Wigan bank targeted by climate change protestors
Climate change activists staged a creative protest by “cleaning up” a Wigan bank as part of a national demonstration again the “escalating climate crisis”.
Around 15 Extinction Rebellion members staged the protest outside the Barclays branch, holding banners saying “Climate crime scene. Please do not enter.”
People dressed in white paper suits used mops and scrubbing brushes to clean up its frontage. Others held up placards and handed out leaflets calling on Barclays to “clean up its act and stop funding fossil fuels”.
A guitar and flute duo performed a song called Dangerous and Dirty to reinforce this message.
It was one of 20 protests outside Barclays branches held on the same day around the UK.
Gill Marshall, from Springfield, said: “The longer we keep burning fossil fuels the worse it will get. Yet Barclays continues to fund exploration and infrastructure projects aimed at producing even more fossil fuel, for example fracking companies and oil pipelines. We say to Barclays: don’t turn this crisis into a catastrophe. Divest from fossil fuels. Clean up your act!”

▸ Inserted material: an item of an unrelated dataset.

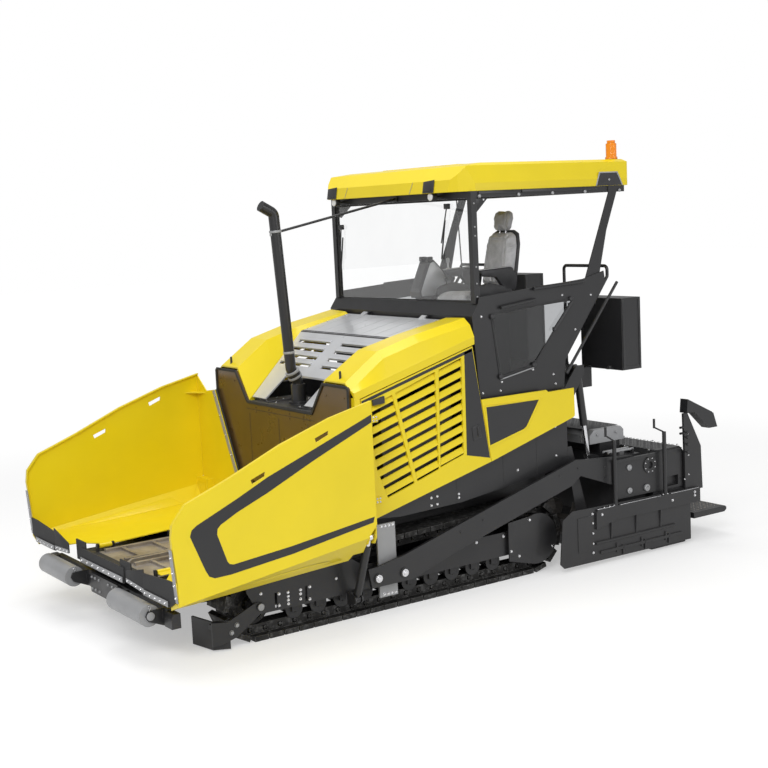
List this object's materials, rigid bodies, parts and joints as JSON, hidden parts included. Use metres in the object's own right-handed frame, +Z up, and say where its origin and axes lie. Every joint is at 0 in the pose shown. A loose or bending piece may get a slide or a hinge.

Pete Hewitson, from Standish, said: “This is an emergency. Climate breakdown is happening right now. The most recent examples are the people flooded out of their homes in the East Midlands and South Yorkshire and the wildfires in Australia.
“Scientists say we need to leave most known fossil fuel reserves in the ground otherwise the effects on the climate will be disastrous. More frequent, and more extreme, storms and heatwaves will lead to widespread crop failure and food shortages. Millions of people will lose their homes because of flooding and rises in sea level.
“Yet Barclays are investing in companies that are exploring for more oil and gas. If you keep your money with Barclays, please switch to a more ethical bank – and tell Barclays they must clean up their act.”
A bank spokesperson said: “We recognise that climate change is one of the greatest challenges facing the world today, and are determined to do all we can to support the transition to a low carbon economy, while also ensuring that global energy needs continue to be met.”